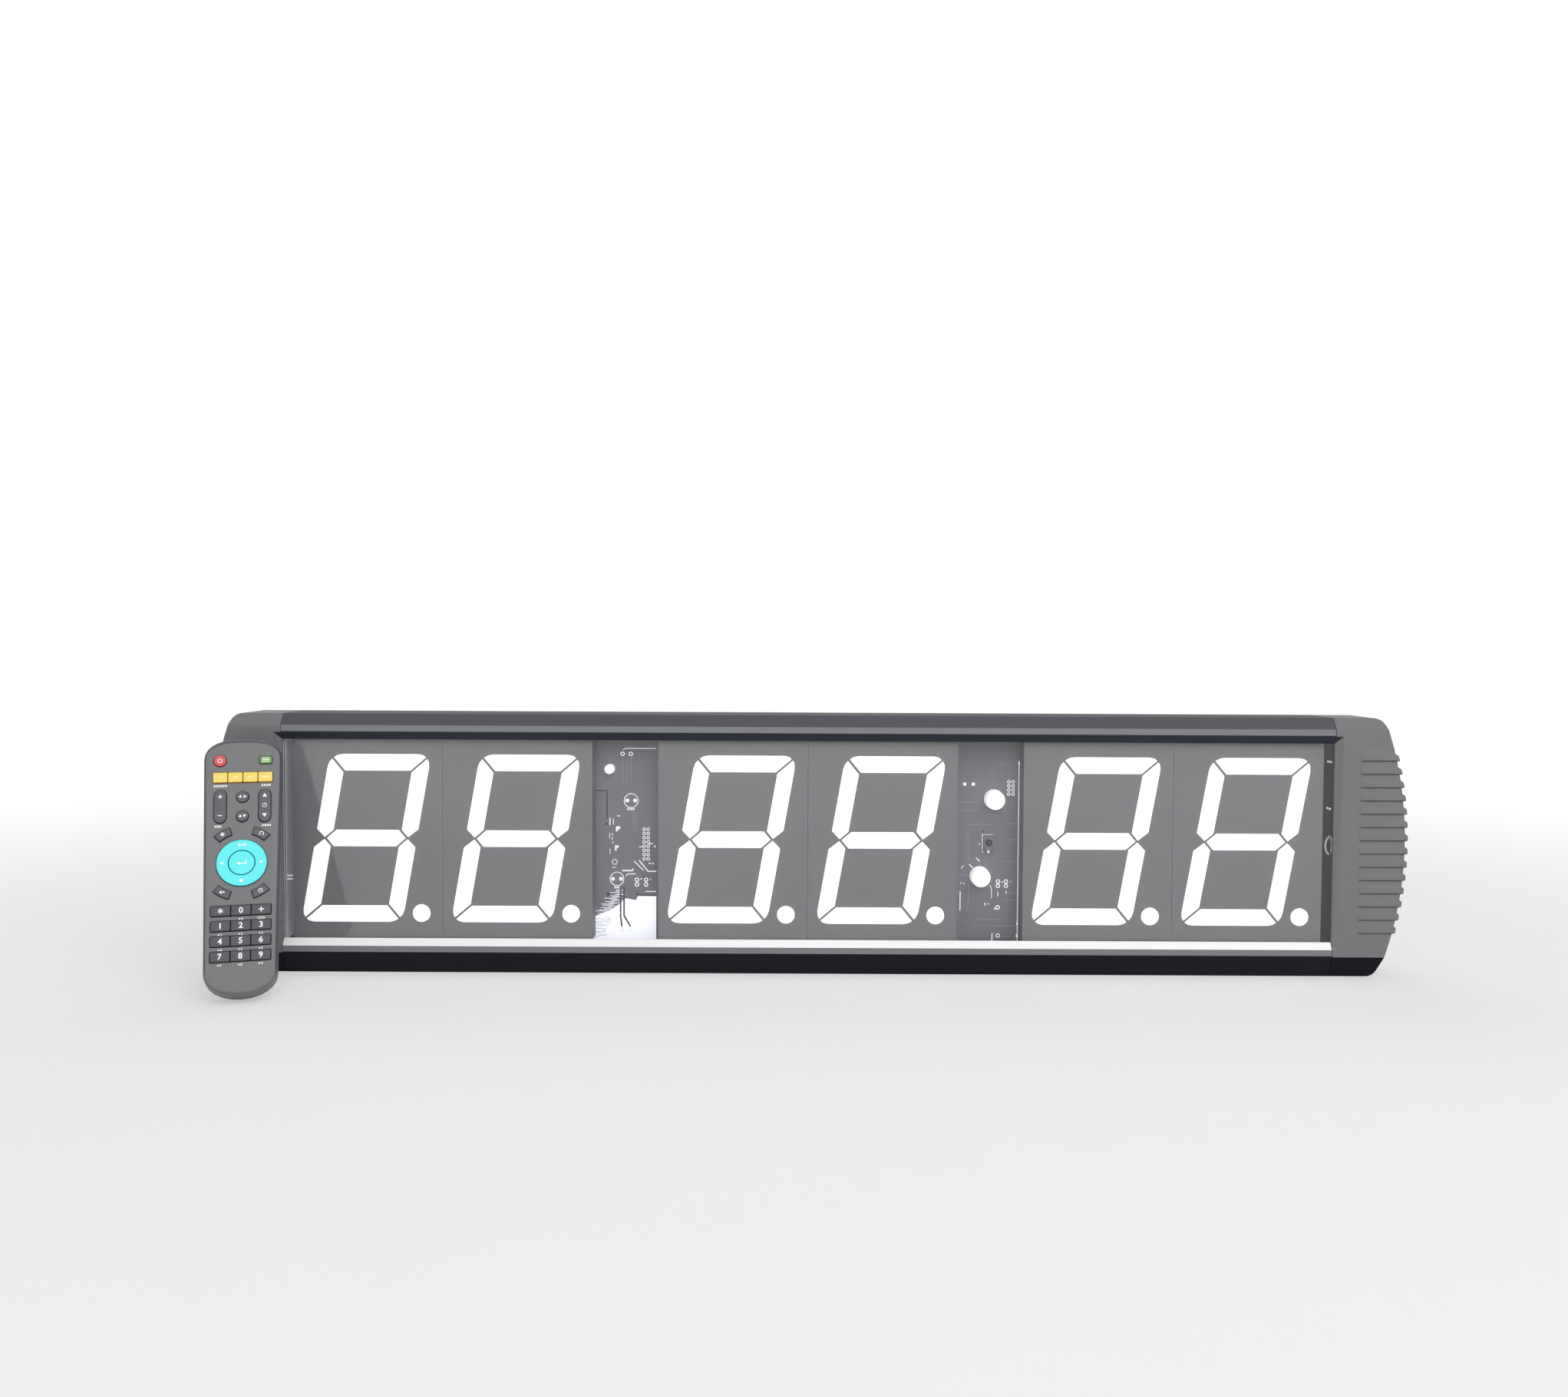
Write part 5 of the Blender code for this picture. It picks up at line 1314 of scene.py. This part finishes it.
class TIMER_OT_remote_shells(bpy.types.Operator):
    """Finish the remote's two shells and its battery door"""
    bl_idname = "timer.remote_shells"
    bl_label = "Remote shells"

    def execute(self, context):
        for node in ("remote_back_shell", "battery_door"):
            dress(node, finish(satin_abs, "remote"))
        shell = new_piece("shell_front", self.front_shell(), finish(satin_abs, "remote_band"),
                          "remote", REMOTE, 32.0)
        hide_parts("remote_front_shell")
        return {"FINISHED"}

    def front_shell(self):
        """The moulded front: a cup whose shoulder rolls into a face with the keys' openings."""
        band = 1.8
        crown = 3.6
        wall = 1.8
        seam = 8.95 * MM
        shoulder = 4.0 * MM
        rings = [(self.outline(band + 0.9, crown + 0.9), wall * MM)]
        rings += [(self.outline(wall, wall), depth) for depth in (3.2 * MM, seam)]
        rings += [(self.outline(0.0, 0.0), seam)]
        for inset, depth in quarter(1.0, 8):
            rings.append((self.outline(band * inset, crown * inset), shoulder * depth))
        bm = bmesh.new()
        skin(bm, rings)
        loops = front_loops("remote_front_shell", REMOTE)[0]
        loops.sort(key=height_of)
        cutter = bmesh.new()
        for loop in loops[:-1]:
            skin(cutter, [(loop, 2.6 * MM), (loop, -1.0 * MM)])
        return carved(bm, cutter)

    def outline(self, shrink, crown, steps=36):
        """The remote's outline in metres, drawn in by millimetres, and more at its crown."""
        foot = 13.0
        # Half width, height, roundness and level of the oval at each end, and its way up or down
        ends = ((21.2 - shrink, CROWN - crown, 2.4, REMOTE_LENGTH / MM - CROWN, 1),
                (19.2 - shrink, foot - shrink, 2.1, foot, -1))
        points = []
        for half, rise, power, level, sign in ends:
            for step in range(steps + 1):
                angle = math.pi * step / steps
                across = math.copysign(abs(math.cos(angle)) ** (2 / power), math.cos(angle))
                up = math.sin(angle) ** (2 / power) if 0 < step < steps else 0.0
                points.append(Vector((across * half * sign, level + sign * rise * up)) * MM)
        return points


class TIMER_OT_remote_insides(bpy.types.Operator):
    """Finish the remote's board and its two cells"""
    bl_idname = "timer.remote_insides"
    bl_label = "Remote insides"

    def execute(self, context):
        dress("remote_board", finish(remote_board_finish))
        for node in ("battery_1", "battery_2"):
            dress(node, finish(cell_sleeve))
        return {"FINISHED"}


KEY_SHADES = {"key_power": "red", "key_edit": "green", "key_colour": "yellow",
              "key_ring": "cyan", "key_centre": "cyan", "key_round": "dark",
              "key_corner": "dark", "key_left": "dark", "key_right": "dark"}


def key_nodes():
    return sorted(node for node in NODES if node.startswith("key_"))


class TIMER_OT_keys(bpy.types.Operator):
    """Make the remote's keys with rounded edges and crowned tops"""
    bl_idname = "timer.keys"
    bl_label = "Keys"

    def execute(self, context):
        for node in key_nodes():
            group = "_".join(node.split("_")[:2])
            shade = KEY_SHADES.get(group, "pad")
            rubber = finish(silicone_rubber, "key_" + shade, "key_" + shade + "_side")
            loops, top = front_loops(node, REMOTE)
            bm = bmesh.new()
            if node == "key_ring":
                self.ring(bm, node, top)
            else:
                self.cap(bm, node, loops[0], top)
            key = new_piece(node.replace("key_", "keytop_"), bm, rubber, node, REMOTE)
            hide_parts(node)
        return {"FINISHED"}

    def cap(self, bm, node, crown, top):
        """A key whose outline is the node's, rounded over its edge and crowned on top."""
        outline = offset(crown, -0.3 * MM)
        foot = local_box(node, REMOTE)[1].y
        low = top + size("key_crown")
        rings = [(outline, foot)]
        for inset, depth in quarter(size("key_round"), 4):
            rings.append((offset(outline, inset), low + depth))
        edge = rings[-1][0]
        for share in (0.8, 0.55, 0.3):
            rings.append((scaled(edge, share), low - size("key_crown") * (1 - share * share)))
        rings.append(([middle_of(edge)], top))
        skin(bm, rings)

    def ring(self, bm, node, top):
        """The round direction key: a broad ring with both edges rounded."""
        low, high = local_box(node, REMOTE)
        loops = sorted(front_loops(node, REMOTE)[0], key=lambda loop: max(p.x for p in loop))
        centre = middle_of(loops[1])
        inner = max(point.x for point in loops[0]) - centre.x
        outer = max(point.x for point in loops[1]) - centre.x + 0.3 * MM
        radius = size("key_round")
        middle = (inner + outer) / 2
        low_top = top + size("key_crown")
        profile = [(inner, high.y), (outer, high.y)]
        profile += [(outer - inset, low_top + depth) for inset, depth in quarter(radius, 4)]
        for share in (0.6, 0.25, -0.25, -0.6):
            reach = (outer - inner) / 2 - radius
            profile.append((middle + reach * share, low_top - size("key_crown") * (1 - share ** 2)))
        profile += [(inner + inset, low_top + depth) for inset, depth in quarter(radius, 4)[::-1]]
        revolve(bm, profile, centre, 96)


def key_marks(node):
    """The generic signs on a key, in millimetres about the key's middle."""
    marks = {
        "key_power": (band_mark(0, -0.15, 1.35, 0.36, 125, 415)
                      + line_mark([(0, 1.45), (0, 0.1)], 0.38)),
        "key_edit": [box_mark(0, z, 4.0, 0.42)[0] for z in (0.95, 0, -0.95)],
        "key_left_rocker": plus_mark(0, 5.6, 1.15, 0.5) + box_mark(0, -5.6, 2.3, 0.5),
        "key_right_rocker": (wedge_mark(0, 5.7, 1.45, 90) + wedge_mark(0, -5.7, 1.45, 270)
                             + clock_mark(0, 0, 1.3)),
        "key_round_upper": wedge_mark(-1.15, 0, 1.05, 180) + wedge_mark(1.15, 0, 1.05, 0),
        "key_round_lower": wedge_mark(-1.1, -0.15, 1.1, 90) + wedge_mark(1.1, 0.15, 1.1, 270),
        "key_corner_1": star_mark(-0.2, 0.1, 1.25, 0.45),
        "key_corner_2": (band_mark(0.2, 0.1, 1.2, 0.36, -30, 250)
                         + wedge_mark(1.25, -0.55, 0.65, 250)),
        "key_corner_3": speaker_mark(0.1, 0),
        "key_corner_4": clock_mark(0, 0.1, 1.25),
        "key_ring": (wedge_mark(-1.2, 10.3, 1.15, 0) + box_mark(0.75, 10.3, 0.5, 1.8)
                     + box_mark(1.75, 10.3, 0.5, 1.8) + box_mark(0, -10.4, 1.7, 1.7)
                     + wedge_mark(-10.3, 0, 1.15, 180) + wedge_mark(10.3, 0, 1.15, 0)),
        "key_centre": (line_mark([(2.4, 1.2), (2.4, -0.5), (-0.9, -0.5)], 0.5)
                       + wedge_mark(-1.5, -0.5, 1.2, 180)),
        "key_star": star_mark(0, 0, 1.5, 0.5),
        "key_plus": plus_mark(0, 0, 1.4, 0.55),
    }
    if node.startswith("key_colour"):
        count = int(node[-1])
        return [mark for i in range(count)
                for mark in disc_mark((i - (count - 1) / 2) * 1.1, 0, 0.34, 12)]
    return marks.get(node, [])


class TIMER_OT_prints(bpy.types.Operator):
    """Print the keys' digits and signs, and the small marks on the remote's face"""
    bl_idname = "timer.prints"
    bl_label = "Prints"

    def execute(self, context):
        rise = size("print_rise")
        for node in key_nodes():
            low, high = local_box(node, REMOTE)
            x, z = [value / MM for value in flat_middle(low, high)]
            bm = bmesh.new()
            marks = [[(x + across, z + up) for across, up in mark] for mark in key_marks(node)]
            plates(bm, marks, low.y - rise, low.y + 0.3 * MM)
            if node[4:].isdigit():
                number_mesh(bm, node[4:], x, z, 3.3, low.y - rise, low.y + 0.3 * MM)
            ink = new_piece(node.replace("key_", "sign_"), bm, finish(pad_ink), node, REMOTE, 20.0)
        self.face_marks(rise)
        return {"FINISHED"}

    def face_marks(self, rise):
        """Small program numbers under the number keys, and rows of dashes on the face."""
        bm = bmesh.new()
        front = -rise
        back = 0.2 * MM
        for number in range(10):
            low, high = local_box("key_%d" % number, REMOTE)
            x = (low.x + high.x) / 2 / MM
            z = low.z / MM - 1.15
            plates(bm, box_mark(x - 0.75, z, 0.75, 0.75), front, back)
            number_mesh(bm, str(number), x + 0.55, z, 1.35, front, back)
        low, high = local_box("key_plus", REMOTE)
        number_mesh(bm, "12/24", (low.x + high.x) / 2 / MM, low.z / MM - 1.15, 1.35, front, back)
        for x, z, width, count in ((-12.0, 119.6, 7.4, 6), (12.5, 119.6, 5.2, 4),
                                   (-12.9, 95.6, 4.0, 4), (12.9, 95.6, 5.2, 4)):
            plates(bm, dashes(x, z, width, count), front, back)
        ink = new_piece("face_marks", bm, finish(pad_ink), "remote", REMOTE, 20.0)


class TIMER_OT_stage(bpy.types.Operator):
    """Make the floor, the lights, the white surroundings and the camera"""
    bl_idname = "timer.stage"
    bl_label = "Stage"

    def execute(self, context):
        self.make_floor()
        self.make_lights()
        self.make_surroundings()
        self.make_camera()
        context.scene.view_settings.view_transform = "Standard"
        return {"FINISHED"}

    def make_floor(self):
        bm = bmesh.new()
        bmesh.ops.create_circle(bm, cap_ends=True, segments=96, radius=size("floor_radius"))
        mesh = bpy.data.meshes.new("floor")
        bm.to_mesh(mesh)
        bm.free()
        mesh.materials.append(finish(studio_floor))
        floor = linked("floor", mesh)

    def make_lights(self):
        """Three large soft panels: the key from the upper right, a fill, and one from behind."""
        target = Vector((0.0, 0.0, 80.0 * MM))
        for name, place, width, power in (("key_panel", (0.9, -1.9, 2.0), 2.2, 30.0),
                                          ("fill_panel", (0.1, -2.4, 0.9), 1.1, 8.0),
                                          ("back_panel", (-0.3, 1.8, 2.2), 2.0, 12.0)):
            lamp = bpy.data.lights.new(name, "AREA")
            lamp.shape = "RECTANGLE"
            lamp.size = width
            lamp.size_y = width * 0.7
            lamp.energy = power
            item = linked(name, lamp)
            item.location = place
            item.rotation_euler = (target - Vector(place)).to_track_quat("-Z", "Y").to_euler()

    def make_surroundings(self):
        """White all round for the camera and reflections, dimmer as light on the object."""
        world = bpy.data.worlds.new("studio")
        world.use_nodes = True
        tree = world.node_tree
        tree.nodes.clear()
        dim, white = [add_node(tree, "ShaderNodeBackground", {"Color": WHITE, "Strength": strength})
                      for strength in (0.4, 1.0)]
        sky = add_node(tree, "ShaderNodeMixShader", {"Fac": seen(tree), 1: dim, 2: white})
        add_node(tree, "ShaderNodeOutputWorld", {"Surface": sky})
        bpy.context.scene.world = world

    def make_camera(self):
        """The photograph's view: nearly level, 0.85 m in front of the window."""
        place = (-0.0151, -0.850, 0.199)
        yaw, pitch, roll = (math.radians(angle) for angle in (-0.029, 90.0 - 2.256, 0.271))
        lens = bpy.data.cameras.new("camera")
        lens.lens = 32.05
        lens.sensor_width = 36.0
        lens.clip_end = 100.0
        camera = linked("camera", lens)
        turn = (Matrix.Rotation(yaw, 4, "Z") @ Matrix.Rotation(pitch, 4, "X")
                @ Matrix.Rotation(roll, 4, "Z"))
        camera.matrix_world = Matrix.Translation(place) @ turn
        bpy.context.scene.camera = camera


OPERATORS = (TIMER_OT_case, TIMER_OT_caps, TIMER_OT_window, TIMER_OT_digits, TIMER_OT_board,
             TIMER_OT_strips, TIMER_OT_lamps, TIMER_OT_remote_shells, TIMER_OT_remote_insides,
             TIMER_OT_keys, TIMER_OT_prints, TIMER_OT_stage)


class TIMER_PT_pieces(bpy.types.Panel):
    """Lists the timer's pieces and settings"""
    bl_idname = "TIMER_PT_pieces"
    bl_label = "Wall timer"
    bl_space_type = "VIEW_3D"
    bl_region_type = "UI"
    bl_category = "Timer"

    def draw(self, context):
        for operator in OPERATORS:
            self.layout.operator(operator.bl_idname)
        for group in (context.scene.timer_sizes, context.scene.timer_colours):
            column = self.layout.column(align=True)
            for name in group.__annotations__:
                column.prop(group, name)


CLASSES = (TimerSizes, TimerColours) + OPERATORS + (TIMER_PT_pieces,)


def register():
    for item in CLASSES:
        bpy.utils.register_class(item)
    bpy.types.Scene.timer_sizes = PointerProperty(type=TimerSizes)
    bpy.types.Scene.timer_colours = PointerProperty(type=TimerColours)


def unregister():
    del bpy.types.Scene.timer_colours
    del bpy.types.Scene.timer_sizes
    for item in reversed(CLASSES):
        bpy.utils.unregister_class(item)


def main():
    register()
    for operator in OPERATORS:
        family, action = operator.bl_idname.split(".")
        getattr(getattr(bpy.ops, family), action)()


if __name__ == "__main__":
    main()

STATED GOAL:
In the listing above, please print only the lines from the first one to the line where "return carved(bm, cutter)" appears, exactly as written, both of those lines included.

ANSWER TO THE EXERCISE:
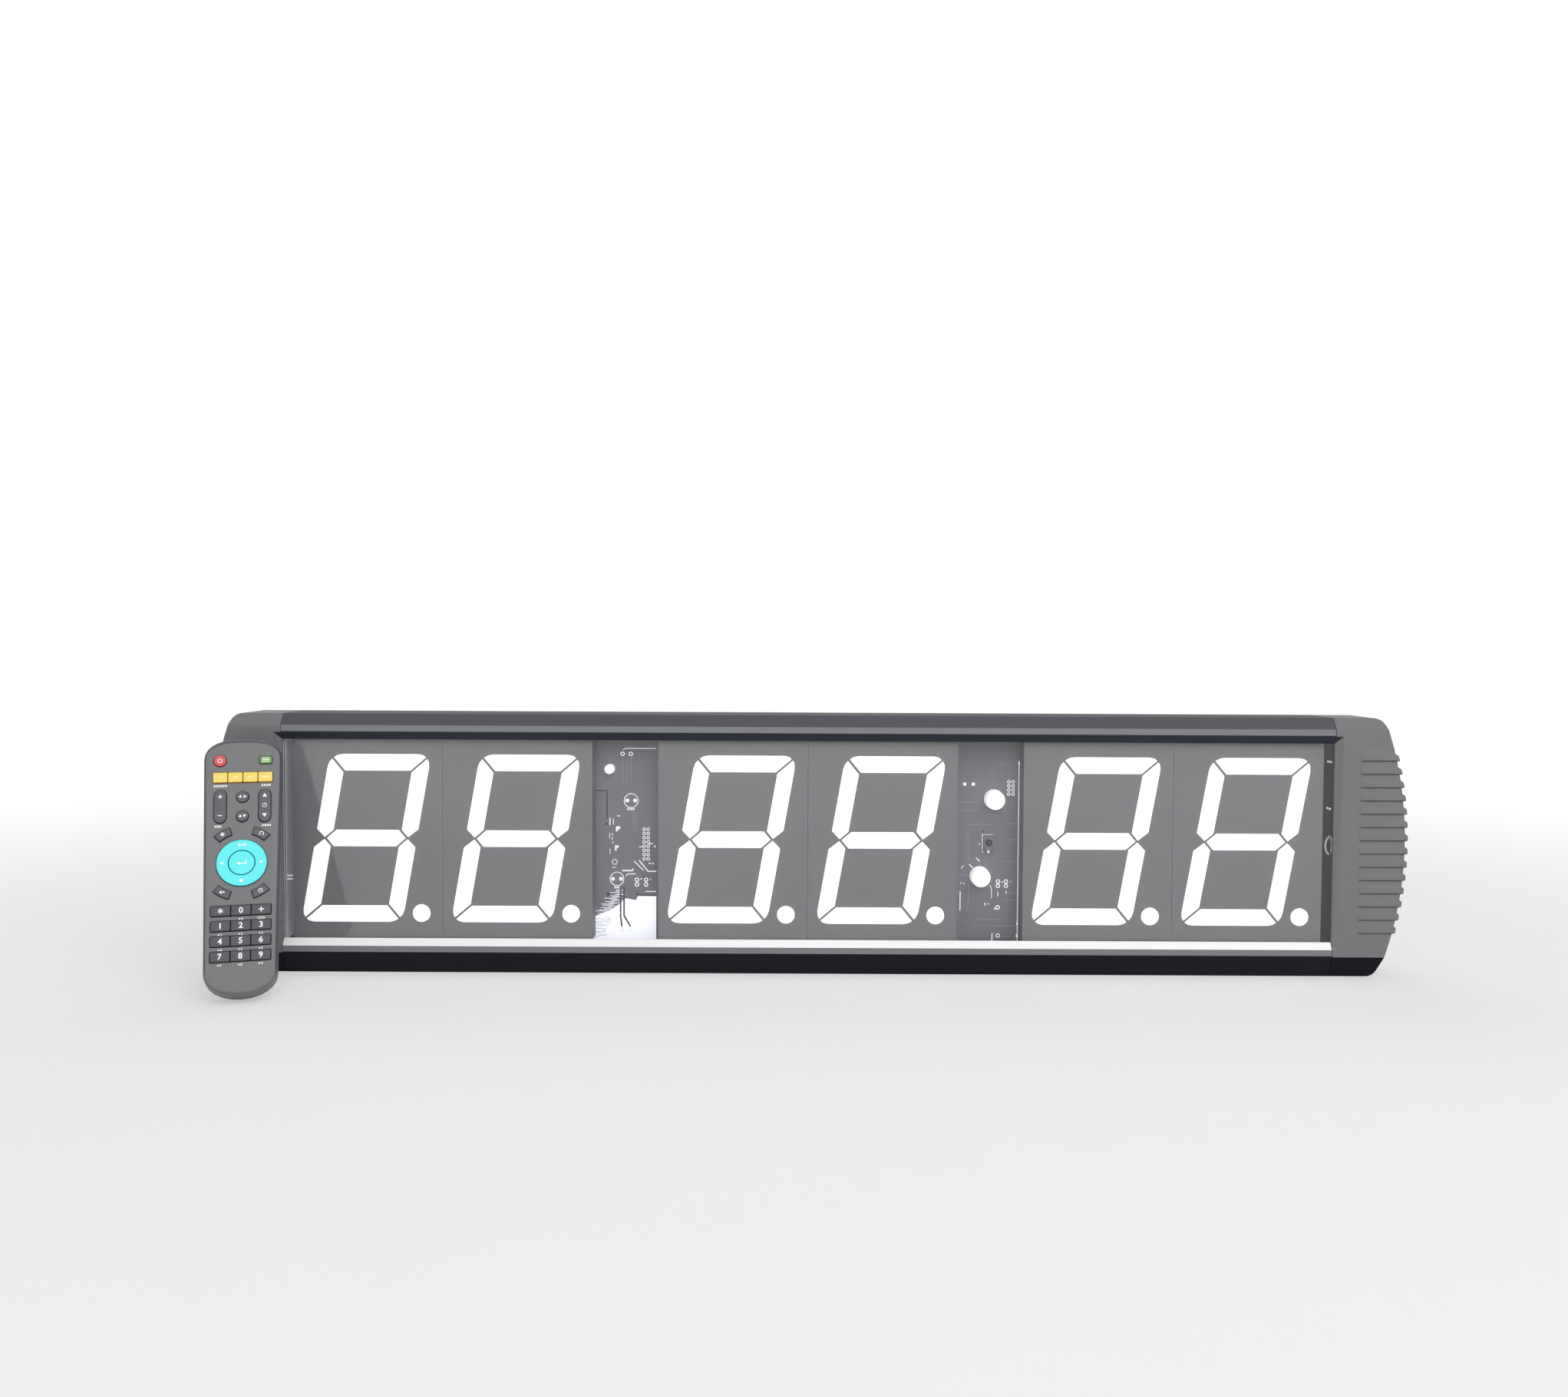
Write part 5 of the Blender code for this picture. It picks up at line 1314 of scene.py. This part finishes it.
class TIMER_OT_remote_shells(bpy.types.Operator):
    """Finish the remote's two shells and its battery door"""
    bl_idname = "timer.remote_shells"
    bl_label = "Remote shells"

    def execute(self, context):
        for node in ("remote_back_shell", "battery_door"):
            dress(node, finish(satin_abs, "remote"))
        shell = new_piece("shell_front", self.front_shell(), finish(satin_abs, "remote_band"),
                          "remote", REMOTE, 32.0)
        hide_parts("remote_front_shell")
        return {"FINISHED"}

    def front_shell(self):
        """The moulded front: a cup whose shoulder rolls into a face with the keys' openings."""
        band = 1.8
        crown = 3.6
        wall = 1.8
        seam = 8.95 * MM
        shoulder = 4.0 * MM
        rings = [(self.outline(band + 0.9, crown + 0.9), wall * MM)]
        rings += [(self.outline(wall, wall), depth) for depth in (3.2 * MM, seam)]
        rings += [(self.outline(0.0, 0.0), seam)]
        for inset, depth in quarter(1.0, 8):
            rings.append((self.outline(band * inset, crown * inset), shoulder * depth))
        bm = bmesh.new()
        skin(bm, rings)
        loops = front_loops("remote_front_shell", REMOTE)[0]
        loops.sort(key=height_of)
        cutter = bmesh.new()
        for loop in loops[:-1]:
            skin(cutter, [(loop, 2.6 * MM), (loop, -1.0 * MM)])
        return carved(bm, cutter)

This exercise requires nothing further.